If you're following this story, keep these specific details in mind. The ownership isn't just a fun fact; it’s a geopolitical chess move.

  • Tax status: Even though it’s owned by a foreign state-owned entity, the property is still subject to New York property taxes.
  • The "Grand Central" Connection: The hotel is connected to Grand Central Terminal via an underground passage. This makes the location one of the most desirable on the planet.
  • Privatization: There is constant pressure from the International Monetary Fund (IMF) for Pakistan to privatize state assets like the Roosevelt to pay off national debt.

It's a strange fate for a landmark. A Pakistani airline, a Saudi prince, a New York migrant center, and a possible future as a glass tower.

Actionable Steps for Researching Manhattan Land Ownership

If you want to track the future of the Roosevelt or any other major New York landmark, you don't have to guess. The information is public if you know where to look.

Check the ACRIS System
The Automated City Register Information System (ACRIS) is where every deed, mortgage, and lease in New York is recorded. You can search "Roosevelt Hotel" or the block and lot number to see exactly who is signing the documents. It’s a goldmine for verifying the Roosevelt Hotel New York owner records.

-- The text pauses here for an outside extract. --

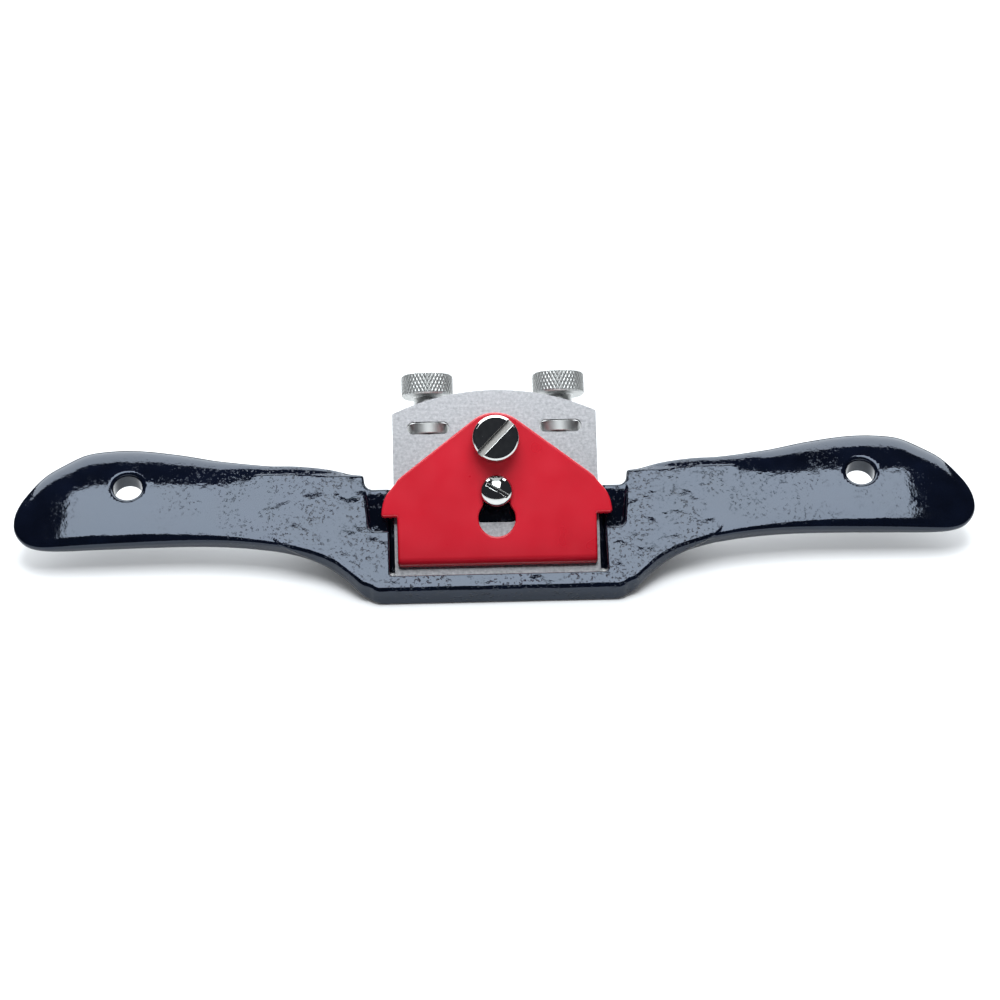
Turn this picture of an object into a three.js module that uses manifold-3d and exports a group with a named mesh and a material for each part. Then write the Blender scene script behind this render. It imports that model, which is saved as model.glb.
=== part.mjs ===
// A flat-faced metal spokeshave with an adjustable cutter. Millimetres, +Z up, +X along the
// handles, the toe of the sole towards -Y. The sole lies on Z = 0.
//
// Two slanted frames place everything. The face frame lies on the front of the casting: y runs
// up the slope towards the back and z out of the face. The cutter frame lies on the front face
// of the cutter: y runs from the cutting edge up to the adjusting nuts and z out of the steel.
import * as THREE from 'three';
import { mergeVertices } from 'three/addons/utils/BufferGeometryUtils.js';
import Module from 'manifold-3d';

// ---- driving dimensions -------------------------------------------------------------------
const FIT_GAP = 0.3; // clearance between neighbouring pieces

const FACE_SLOPE = THREE.MathUtils.degToRad(22.5);
const TOE_HEIGHT = 4.8; // of the upright front wall of the toe
const HALF_LENGTH = 127; // the tool is 254 mm long
const MIDDLE_HALF_WIDTH = 58; // where the block under the cutter has run out into the handles
// The wall behind the sole, as [y, z] upwards, and where it meets the face, as a distance up it.
const BACK_WALL = [[30, 0], [30.8, 3.5], [34.4, 12], [33.2, 16]];
const BACK_WALL_TOP = 34.6;
// The rounded corner of the toe in plan, as [x, y]. Beyond it the block's front follows the
// handles' front edge through these stations, set back from it a little.
const TOE_CORNER = [[30.8, 0], [32.4, 0.4], [33.6, 1.2]];
const BLOCK_PLAN_STATIONS = [36, 38.5, 42, 46, 51, MIDDLE_HALF_WIDTH];
const BLOCK_SETBACK = 0.15;

const BED_ANGLE = THREE.MathUtils.degToRad(45);
const CUTTER_EDGE = { y: 10.5, z: 0.2 };
const CUTTER = {
  halfWidth: 27, length: 50, cornerLength: 44, thickness: 1.8, bevelLength: 3.5, edgeThickness: 0.06,
};
const CUTTER_SLOT = { halfWidth: 6.25, low: 14.5, high: 27.5, corner: 2.5 };
const NOTCH = { x: 17.5, y: 40.1, halfLength: 5.6, halfHeight: 1.7 };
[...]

Monitor Pakistan’s Privatization Commission
Because the hotel is a state asset, the Privatization Commission of Pakistan issues regular updates. If a sale or a joint venture is actually happening, the official announcement will come from Islamabad before it hits the New York papers.

Follow the NYC Department of Buildings (DOB)
Before any construction or demolition starts, permits must be filed. Checking the DOB NOW portal for 45 East 45th Street will give you a heads-up months before the wrecking balls arrive.

The Roosevelt isn't just a hotel. It's a barometer for the Manhattan real estate market and a symbol of how globalized property ownership has become. Whether it stays a shelter or becomes a luxury tower, the Pakistani government is sitting on a gold mine—they just have to figure out how to dig it up.